Another participant in the pilot cohort was Bradley Grams, a regional environmental protection manager for the Federal Aviation Administration’s Great Lakes region. His job, he says, is to help airports “be their best selves” when it comes to climate, energy, environment, sustainability, and wildlife. That might mean building clean energy microgrids to provide resilience to the surrounding community or building solar farms to reduce their own greenhouse gas footprint and feed power back to the grid.
In 2023, Grams completed CBEY’s Financing and Deploying Clean Energy certificate and found it so helpful that he volunteered to be part of the CEED pilot. Although he has a strong background in environmental justice issues, he wasn’t as familiar with how to work with a developer to enter into agreements to build out equitable clean energy projects economically, efficiently, and effectively. CEED helped fill those gaps.

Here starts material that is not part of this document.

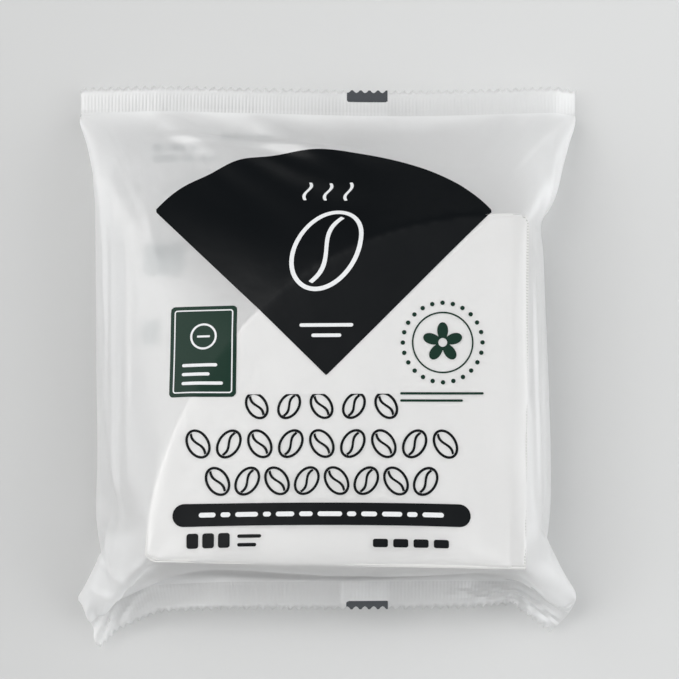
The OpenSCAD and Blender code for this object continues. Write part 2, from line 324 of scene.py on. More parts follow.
class FilmTube:
    """A flat tube of film: rows along the pouch, columns round it, the front ones first.

    p holds its points and v how far they last moved, s the columns' flat places and t the rows'.
    FLOOR is the height that the film lies at. FRONT_START, BACK_START and SEAL_START are the heights
    of the two layers and the seals at first, TOP_START that of the stack's top and GROWTH its rise.
    DAMPING is the share of its speed that the film keeps over a step. SHEAR and SEAL_BEND are how much
    of a wrong shape a step takes away in a cell and in a seal, SEAL_PULL how far a seal moves towards
    where it runs, CLEARANCE the film's distance from the stack's sides and TOP_SPEED the most that a
    point moves in a step. Film in the stack is moved sideways out of it up to SIDE_REACH from its
    side, and above UNDERSIDE on the back.
    """

    FLOOR = 0.12
    FRONT_START = 0.6
    BACK_START = 0.15
    SEAL_START = 0.4
    TOP_START = 0.2
    GROWTH = STACK_TOP - 0.13
    DAMPING = 0.96
    SHEAR = 0.6
    SEAL_BEND = 0.3
    SEAL_PULL = 0.1
    CLEARANCE = 0.35
    TOP_SPEED = 0.5
    SIDE_REACH = 3.0
    UNDERSIDE = 2.5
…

“By the end of the program, I definitely was able to craft paths forward for my airport clients,” he said. “I had a better understanding of the project developer initiative, their incentive structure, how it would link with the community, how the sponsor — in our case, the airport owner and operator — facilitates that interaction with the community. And then the legal steps in between.”
Participants in the certificate program should expect to put in about five hours a week, including listening to one to two hours of pre-recorded video lectures, each of which is broken into bite-size seven-minute segments followed by a quiz, reading, or other form of reinforcement, Bielecki said. There is also a weekly live Zoom session with a guest speaker and discussion, and optional times to get together online to network or learn more.
The first official cohort of CEED begins this September. The application period for the Spring session is open through Sept. 9. Tuition is $4,500; a limited number of scholarships are available.